Literally in Hebrew that’s the nephesh, right, same word we use for soul, his life. In other words, when I died, when my soul expired.

I remembered the LORD; and my prayer came to thee, into thy holy temple.

So in his dying breath Jonah begs God for mercy. He cries out to the Lord and the Lord responds.

And the Lord spoke to the fish, and it vomited out Jonah upon the dry land.

So what does it vomit out? I would suggest to you that it vomits out Jonah's corpse.

Then the word of the LORD came to Jonah the second time, saying, “Arise,”

Same word in Hebrew, the word is cum. Remember when Jesus goes to the little girl, what does he say? Tal’itha cu’mi. Little girl what? Arise.

“Arise, go to Nineveh, that great city, and proclaim to it the message that I tell you.” (Jonah 1:17-3:1)
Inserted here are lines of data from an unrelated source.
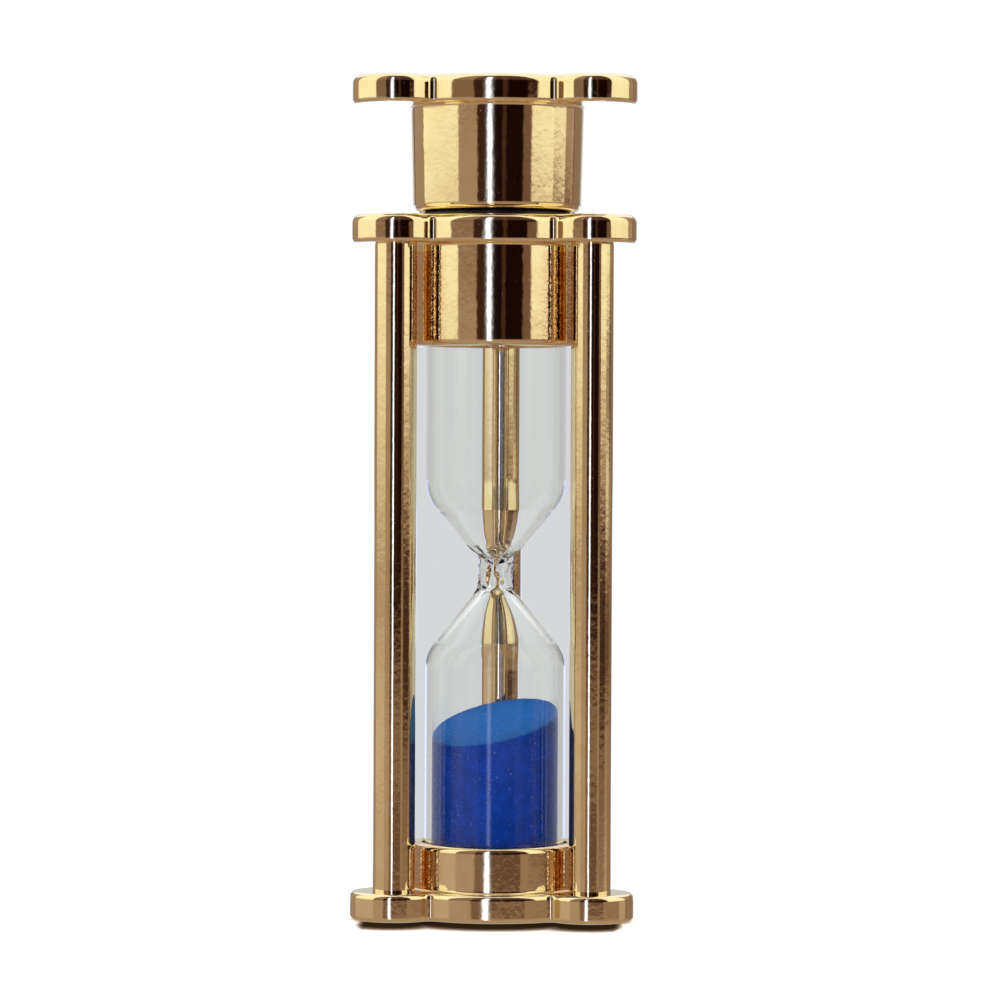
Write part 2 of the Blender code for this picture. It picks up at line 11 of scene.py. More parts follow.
import bpy
import numpy as np
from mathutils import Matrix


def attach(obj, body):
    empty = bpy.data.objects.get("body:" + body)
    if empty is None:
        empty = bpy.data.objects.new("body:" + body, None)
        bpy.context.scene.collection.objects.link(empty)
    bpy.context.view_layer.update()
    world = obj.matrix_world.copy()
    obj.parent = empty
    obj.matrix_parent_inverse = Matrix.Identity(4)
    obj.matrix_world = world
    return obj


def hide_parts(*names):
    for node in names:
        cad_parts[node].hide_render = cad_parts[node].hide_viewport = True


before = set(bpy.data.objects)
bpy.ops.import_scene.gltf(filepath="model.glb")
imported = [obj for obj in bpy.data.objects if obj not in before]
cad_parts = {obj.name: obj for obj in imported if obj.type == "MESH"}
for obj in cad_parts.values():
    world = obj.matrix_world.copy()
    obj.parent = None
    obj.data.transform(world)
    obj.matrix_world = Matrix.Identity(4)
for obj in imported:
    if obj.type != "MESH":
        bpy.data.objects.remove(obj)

Array = np.ndarray
Colour = tuple[float, float, float, float]
Ends = tuple[float, float]      # where a smooth step starts and ends
MM = 0.001
LOG = logging.getLogger("hourglass")
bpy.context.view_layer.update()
THIRDS = tuple(math.radians(degrees) for degrees in (90, 210, 330))      # the rear, left and right rod
LEAN = (0.185, 0.25)      # rise of the sand's surface along X and along Y


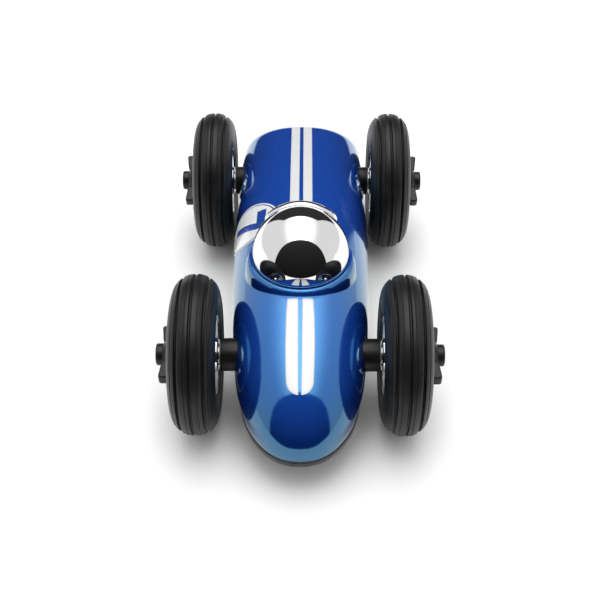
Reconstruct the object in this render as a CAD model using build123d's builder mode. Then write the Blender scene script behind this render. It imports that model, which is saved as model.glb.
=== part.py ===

This time Jonah does it, right. I’m not going through that again, okay. So he gets up, he goes to Nineveh, he preaches to the city and the whole city repents. This is the capital of Assyria. These guys are pagans. They are wicked. The Book of Jonah says they don't know their right hand from their left. In other words, they’re so immoral they don't know what's good and what's bad. They don't know what's up and what’s down. They’re completely, completely lost. And yet when Jonah preaches the word to them every single one of them repents, from the pagan king all the way down to the pagan servant at the bottom of the totem pole, everyone in the whole city. It's a miracle that they all repent.
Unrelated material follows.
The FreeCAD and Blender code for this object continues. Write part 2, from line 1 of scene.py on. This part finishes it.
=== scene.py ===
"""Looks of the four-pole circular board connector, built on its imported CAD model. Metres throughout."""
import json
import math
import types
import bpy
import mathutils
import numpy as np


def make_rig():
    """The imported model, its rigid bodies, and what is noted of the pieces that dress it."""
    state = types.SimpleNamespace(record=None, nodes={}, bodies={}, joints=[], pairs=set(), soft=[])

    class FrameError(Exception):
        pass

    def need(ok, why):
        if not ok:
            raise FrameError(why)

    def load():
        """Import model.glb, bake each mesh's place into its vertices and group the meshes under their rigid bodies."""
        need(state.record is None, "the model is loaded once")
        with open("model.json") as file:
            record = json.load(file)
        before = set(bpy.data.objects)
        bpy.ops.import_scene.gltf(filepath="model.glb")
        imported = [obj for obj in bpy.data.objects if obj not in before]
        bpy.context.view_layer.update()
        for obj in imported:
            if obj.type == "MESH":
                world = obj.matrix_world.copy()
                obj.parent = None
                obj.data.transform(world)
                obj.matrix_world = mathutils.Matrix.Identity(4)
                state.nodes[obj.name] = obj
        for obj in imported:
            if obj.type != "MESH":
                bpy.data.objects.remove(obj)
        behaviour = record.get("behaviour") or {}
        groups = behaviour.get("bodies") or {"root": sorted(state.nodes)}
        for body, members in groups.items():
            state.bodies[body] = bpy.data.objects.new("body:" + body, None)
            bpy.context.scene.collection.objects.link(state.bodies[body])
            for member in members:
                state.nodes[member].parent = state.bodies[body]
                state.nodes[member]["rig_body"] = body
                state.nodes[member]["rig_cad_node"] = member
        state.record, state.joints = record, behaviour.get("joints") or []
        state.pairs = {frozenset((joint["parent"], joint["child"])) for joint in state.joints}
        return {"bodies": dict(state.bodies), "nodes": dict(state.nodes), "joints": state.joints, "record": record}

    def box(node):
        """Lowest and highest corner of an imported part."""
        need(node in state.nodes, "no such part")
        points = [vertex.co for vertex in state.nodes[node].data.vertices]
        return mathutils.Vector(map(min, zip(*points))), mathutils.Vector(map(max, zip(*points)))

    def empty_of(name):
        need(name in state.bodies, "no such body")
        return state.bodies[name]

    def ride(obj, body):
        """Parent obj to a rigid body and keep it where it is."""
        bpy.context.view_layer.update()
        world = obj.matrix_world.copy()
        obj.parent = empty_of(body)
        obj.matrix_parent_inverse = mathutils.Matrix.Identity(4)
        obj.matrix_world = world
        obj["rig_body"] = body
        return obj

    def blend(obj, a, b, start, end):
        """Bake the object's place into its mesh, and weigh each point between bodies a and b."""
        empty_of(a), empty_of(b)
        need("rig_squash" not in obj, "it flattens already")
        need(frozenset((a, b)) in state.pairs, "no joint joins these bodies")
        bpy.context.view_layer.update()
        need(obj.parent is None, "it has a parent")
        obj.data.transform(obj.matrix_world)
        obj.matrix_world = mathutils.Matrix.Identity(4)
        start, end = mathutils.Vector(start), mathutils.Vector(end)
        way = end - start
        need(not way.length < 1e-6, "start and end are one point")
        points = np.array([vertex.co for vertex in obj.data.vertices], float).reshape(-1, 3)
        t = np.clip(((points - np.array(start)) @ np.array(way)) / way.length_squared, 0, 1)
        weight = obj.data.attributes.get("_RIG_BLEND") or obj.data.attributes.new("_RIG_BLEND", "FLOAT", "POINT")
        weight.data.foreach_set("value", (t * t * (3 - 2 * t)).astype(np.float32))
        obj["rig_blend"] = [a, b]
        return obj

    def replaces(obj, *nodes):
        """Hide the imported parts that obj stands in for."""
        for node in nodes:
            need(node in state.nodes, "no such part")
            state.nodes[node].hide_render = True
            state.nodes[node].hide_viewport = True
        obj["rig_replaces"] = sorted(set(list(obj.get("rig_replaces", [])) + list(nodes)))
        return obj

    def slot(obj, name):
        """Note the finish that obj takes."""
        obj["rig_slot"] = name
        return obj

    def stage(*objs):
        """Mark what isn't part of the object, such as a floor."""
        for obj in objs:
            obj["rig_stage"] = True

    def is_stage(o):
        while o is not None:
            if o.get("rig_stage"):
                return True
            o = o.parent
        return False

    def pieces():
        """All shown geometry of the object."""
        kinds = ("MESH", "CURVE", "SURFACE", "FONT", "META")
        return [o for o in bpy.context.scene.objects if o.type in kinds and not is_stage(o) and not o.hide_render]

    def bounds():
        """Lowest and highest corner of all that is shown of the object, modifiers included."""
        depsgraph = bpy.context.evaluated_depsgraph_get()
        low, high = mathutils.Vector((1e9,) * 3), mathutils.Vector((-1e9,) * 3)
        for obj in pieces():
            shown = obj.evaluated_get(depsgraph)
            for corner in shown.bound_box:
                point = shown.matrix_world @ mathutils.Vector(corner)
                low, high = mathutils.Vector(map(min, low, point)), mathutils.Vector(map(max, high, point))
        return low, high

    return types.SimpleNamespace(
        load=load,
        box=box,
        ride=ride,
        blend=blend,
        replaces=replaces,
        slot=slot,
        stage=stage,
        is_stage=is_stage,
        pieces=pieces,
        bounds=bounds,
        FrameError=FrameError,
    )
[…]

So with that in mind, now that you’ve got the Old Testament, go back to Jesus’ words: no sign will be given to this generation except the sign of the prophet Jonah. So what is Jesus saying? Just as Jonah died and went to Sheol, there's your connection to the Creed by the way. Why do we say Jesus descended into hell? Because hell is the Greek translation, Hades, of the Hebrew word Sheol. It doesn’t mean Jesus was damned, it means he descended to the realm of the dead. He was really dead. His soul and his body separated. His soul went into the realm of the dead. So he descends to the realm of the dead for three days and then on the third day he is raised. And then what does he do? He does exactly what Jonah does. He sends his apostles and he says go forth to all the nations, to the pagans. Teach them everything I told you, baptize them in the name of the Father, Son and the Holy Spirit. And guess what happens? Not just one pagan city converts, but all the pagan cities. Within two centuries the entire Roman empire is converting. Millions and millions and millions of pagans, who for centuries had worshiped idols and false gods and demonic spirits and temples to this goddess and that god, all that collapsed. One by one they all become Christians and they all start to worship not just Christ, but the God of the Jews that they had despised.
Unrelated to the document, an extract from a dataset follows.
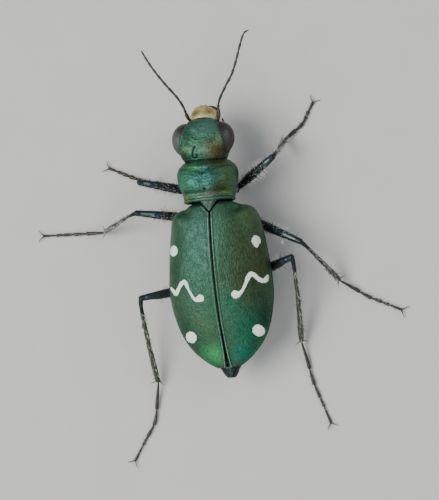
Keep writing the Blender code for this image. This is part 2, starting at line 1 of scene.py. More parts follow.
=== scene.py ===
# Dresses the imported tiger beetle: cuticle, eyes, horn, bristles, light and camera.
# Lengths are millimetres in the beetle's own frame until a mesh is made. The head points
# along -Y, the back along +Z and the beetle's left side along +X.
import math

import bmesh
import bpy
import numpy as np
from mathutils import Matrix, Vector


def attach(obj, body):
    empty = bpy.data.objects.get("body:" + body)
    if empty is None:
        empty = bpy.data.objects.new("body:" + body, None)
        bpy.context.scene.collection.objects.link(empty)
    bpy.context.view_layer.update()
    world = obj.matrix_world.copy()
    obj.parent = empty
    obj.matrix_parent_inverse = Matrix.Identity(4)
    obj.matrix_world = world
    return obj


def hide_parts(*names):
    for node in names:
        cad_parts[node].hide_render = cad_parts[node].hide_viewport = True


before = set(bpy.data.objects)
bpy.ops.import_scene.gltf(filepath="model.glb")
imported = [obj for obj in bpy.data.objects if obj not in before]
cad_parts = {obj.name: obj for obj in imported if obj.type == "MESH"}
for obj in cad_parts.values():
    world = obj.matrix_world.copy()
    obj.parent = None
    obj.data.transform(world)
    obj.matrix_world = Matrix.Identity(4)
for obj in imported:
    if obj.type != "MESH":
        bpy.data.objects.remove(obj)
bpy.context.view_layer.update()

mm = 0.001
origin = np.array([0.68, 0.21, 0.0])      # the frame's own origin, in the beetle's millimetres
up = np.array([0.0, 0.0, 1.0])
sides = {"Left": 1, "Right": -1}


# Small tools for curves and surfaces

def curveAt(stations, places):            # smooth curve through (place, value) stations
    xs = np.array([s[0] for s in stations], float)
    ys = np.array([np.atleast_1d(s[1]) for s in stations], float)
    slope = np.empty_like(ys)
    slope[1:-1] = (ys[2:] - ys[:-2]) / (xs[2:] - xs[:-2])[:, None]
    slope[0] = (ys[1] - ys[0]) / (xs[1] - xs[0])
    slope[-1] = (ys[-1] - ys[-2]) / (xs[-1] - xs[-2])
    places = np.clip(np.asarray(places, float), xs[0], xs[-1])
    low = np.clip(np.searchsorted(xs, places, side="right") - 1, 0, len(xs) - 2)
    span = (xs[low + 1] - xs[low])[..., None]
    t = (places - xs[low])[..., None] / span
    value = (ys[low] * (1 + 2 * t) * (1 - t) ** 2 + ys[low + 1] * t * t * (3 - 2 * t)
             + span * (slope[low] * t * (1 - t) ** 2 - slope[low + 1] * t * t * (1 - t)))
    return value[..., 0] if ys.shape[1] == 1 else value


def reachOf(points):                      # how far along a line each of its points lies
    return np.concatenate([[0.0], np.cumsum(np.linalg.norm(np.diff(points, axis=0), axis=1))])


def pathAt(points, shares):               # places at shares of a smooth path's length
    points = np.array(points, float)
    reach = reachOf(points)
    return curveAt(list(zip(reach, points)), np.asarray(shares) * reach[-1])


def unit(vectors):
    return vectors / np.maximum(np.linalg.norm(vectors, axis=-1, keepdims=True), 1e-12)


def softStep(low, high, values):
    t = np.clip((values - low) / (high - low), 0.0, 1.0)
    return t * t * (3 - 2 * t)


def plateau(values, a, b, c, d):          # rises from a to b and falls again from c to d
    return softStep(a, b, values) * softStep(d, c, values)


def hill(values, middle, reach):          # 1 at the middle, fading out over the reach
    return np.exp(-((values - middle) / reach) ** 2)


def mound(x, y, cx, cy, wide, long=None):     # 1 at its peak, fading out all round it
    return hill(x, cx, wide) * hill(y, cy, long or wide)


def lineAway(x, y, line, widths=None):    # how far places lie from a line, less its half width there
    widths = np.zeros(len(line)) if widths is None else widths
    away = np.full(x.shape, 9.0)
    for a, b, wa, wb in zip(line, line[1:], widths, widths[1:]):
        run = b - a
        t = np.clip(((x - a[0]) * run[0] + (y - a[1]) * run[1]) / (run @ run), 0, 1)
        off = np.hypot(x - a[0] - t * run[0], y - a[1] - t * run[1])
        away = np.minimum(away, off - (wa + (wb - wa) * t))
    return away


def cloud(places, size, seed=0):          # smooth noise from -1 to 1, with lumps of that size
    grid = places / size + seed * 17.3
    base = np.floor(grid)
    part = grid - base
    part = part * part * (3 - 2 * part)
    total = 0.0
    for corner in np.ndindex(2, 2, 2):
        at = base + np.array(corner)
        chance = np.sin(at @ np.array([127.1, 311.7, 74.7]) + seed) * 43758.5453
        share = np.prod(np.where(np.array(corner), part, 1 - part), axis=-1)
        total = total + share * (chance - np.floor(chance))
    return total * 2 - 1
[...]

So what is the Sign of Jonah? It’s not just a miracle of the Resurrection, it's the miracle of the conversion of the pagans. And you don’t have to take my word for it. You can go back to the early church fathers, last quote here, these ancient Christians. When ancient Christians would argue that Jesus was the Messiah, one of the main things they would love to point out was look around, the whole world is converting to worship the God of Israel. This is what he said. This is from Eusebius, he was a Fourth Century church historian, and look what he says. There’s a lot more than this. This is in his book The Proof of the Gospel:

Behold how today, yes, in our own times, our eyes see not only Egyptians, but every race of men who used to be idolaters . . . released from the errors of polytheism and the demons, and calling on the God of the prophets! . . . Yes, in our own time the knowledge of the Omnipotent God shines forth and sets a seal of certainty on the forecasts of the prophets. You see this actually going on, you no longer only expect to hear of it, and if you ask the moment when the change began, for all your inquiry you will receive no other answer but the moment of the appearance of the Savior. . . . And who would not be

struck by the extraordinary change—that men who for ages have paid divine honor to wood and stone and demons, wild beasts that feed on human flesh, poisonous reptiles, animals of every kinds, repulsive monsters, fire and earth, and the lifeless elements of the universe should after our Savior’s coming pray to the Most High God, Creator of Heaven and earth, the actual Lord of the prophets, and the God of Abraham and his forefathers? (Eusebius of Caesarea, The Proof of the Gospel, 1.6.20–21)

Wow. How do you explain it? And look around everybody, they’re still converting today. The nations are still converting. If you look at what’s going on in Africa, what’s going on in Asia right now, and if you look at what’s going on even where there is terrorism and martyrdoms of Christians, the blood of those martyrs is the seed of the church. People are converting by the millions, by the tens of millions, to Christianity to this day. How do you explain that? How do you explain that if you’re just an atheist, if you’re an atheist or an agnostic? Is that just a coincidence that it just so happened that the Prophet said that the nations of the world would come to worship the God of Israel, and they just so happen to all throw their idols away and begin to worship the God of Israel at the time immediately following the death and Resurrection of Jesus of Nazareth. Is that a coincidence? I think it’d take a lot more faith to believe that. That’s more of a miracle than just believing that Jesus was who he said he was, and that the Gospel is true, and that Christ really is not just the Messiah but the divine Son of God. So at the end of the day when we look at the evidence, when we look at the biblical and the historical evidence, we still have to answer the question, who do you say that I am?